Judge Bollard said priority fixtures were hard to fit into a court programme which includes some major cases, including two long ones in the Bay of Plenty and another in Hauraki. “I hope Rodney’s section 62 negotiations [on contributions from developers] come to fruition. If we had that come back on our plate we’d be in queer street,” the judge remarked.
Transit’s counsel, Suzanne Janissen, said some parties to the Highway 18 case wanted issues resolved which were not part of the substantive hearing, such as whether Transit had chosen the best route, getting an outline plan and mitigating of future effects on the environment. She said these legal issues could be dealt with at a preliminary hearing and suggested two days in April. But Judge Bollard said disagreement on any of these issues at a preliminary hearing could hold Transit up for a year or two, before it got to the substantive issue of designating land along the highway route.
Route issues are at the heart of some appeals, but Ms Janissen rejected a suggestion that Transit get on with consent applications before the regional council. “Transit would not want to get into spending millions of dollars on detailed design if in in the end it can’t have the designation,” she said.
North Shore “turmoil”
Environment Judge Bollard said today he had been asked not to start listing specific appeals over North Shore City’s 1994 district plan until the city’s latest batch of councillors got their house in order.
The judge’s comments, during a callover of cases before the court, raised an issue of dealing with one side of a case (the city council, as respondent) and not the other (the ratepayers whose appeals have not been dealt with). But the judge said there was also a practical issue: “Council’s solicitors have not had an easy task, perhaps with ‘turmoil’ not being too wrong a word. If you bring on the specific ones [appeals] before you get the philosophy settled…” The judge felt that would be to deal with the plan back to front.
Counsel for some of the appellants over Transit’s State Highway 18 application, Russell Bartlett, slipped the state of play on the Shore into the hearing when the possibility arose of priority being given to the highway application.When he asked for an indication from the court, and from lawyers representing the North Shore City Council, of where the city’s district plan process was headed, “so we could find which of the North Shore appeals should have priority,” the judge made his admission on what appears to be lopsided handling.
“I was asked not to start listing cases so North Shore City Council could start organising themselves… the new batch of councillors,” he explained.
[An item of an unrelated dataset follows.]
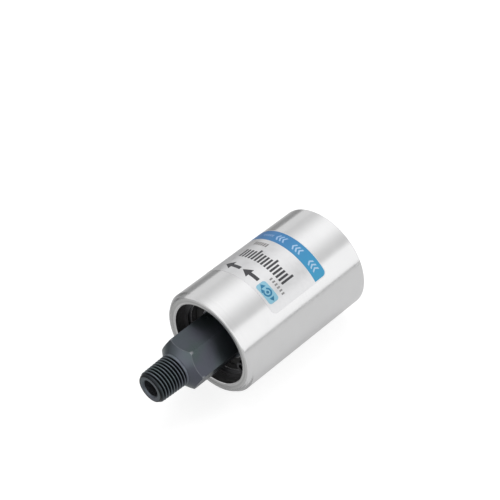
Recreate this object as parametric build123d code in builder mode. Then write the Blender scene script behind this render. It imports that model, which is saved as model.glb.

When Mr Bartlett said these were the third mayor and third batch of councillors to deal with the district plan, Judge Bollard moved on to the practicality of fitting too many cases into a court programme where so many people are waiting to be heard, and of dealing with the general before the specific.
He said the court’s callover next Monday, 6 March, was an important one “where I’m hoping to receive a reasonable shakedown, so you’ll know what the general appeals are that need to be fitted in… I agree, once we know where the North Shore review is heading, we’ll know where we stand with these [other] cases.”
Environment Court appeals by six parties over Rodney District Council’s programme for widening Whangaparaoa Rd and building a bridge over the Weiti River have been adjourned — according to the council’s lawyers, to allow the Auckland Regional Council to catch up with its coastal consents programme.
The bridge would link the new northern extension of State Highway 1 at Redvale to the Whangaparaoa Peninsula’s main artery at Stanmore Bay, a project which has been on developers’ and engineers’ books at least since the mid-80s, but which private enterprise has failed to pick up because the anticipated returns do not match the cost.
Listed infrastructure company Infratil thought the 7km Weiti crossing might become its first privately run toll road in 1996, when it signed a heads of agreement with the Rodney council. The council ordered an immediate environmental impact study, but eventually Infratil backed away from the project. The subject was one of the hot issues before the commissioners inquiring into the upheaval between Rodney councillor factions and council staff (the commissioners are due to report to the Minister of Local Government, Sandra Lee, on Friday).
Former MP and first-term Rodney councillor Ross Meurant claimed no serious investor would look at the $40 million-plus project, which meant ratepayers would foot a skyrocketing bill. He had introduced two big investors to the council, but the $9 million early shortfall they identified stopped them from taking their interest further.
Adjournment of the appeals means they will not come back to court until someone applies. That may occur if the regional council continues the process of dealing with coastal consents, or if the district council resumes its property-buying programme along the proposed route.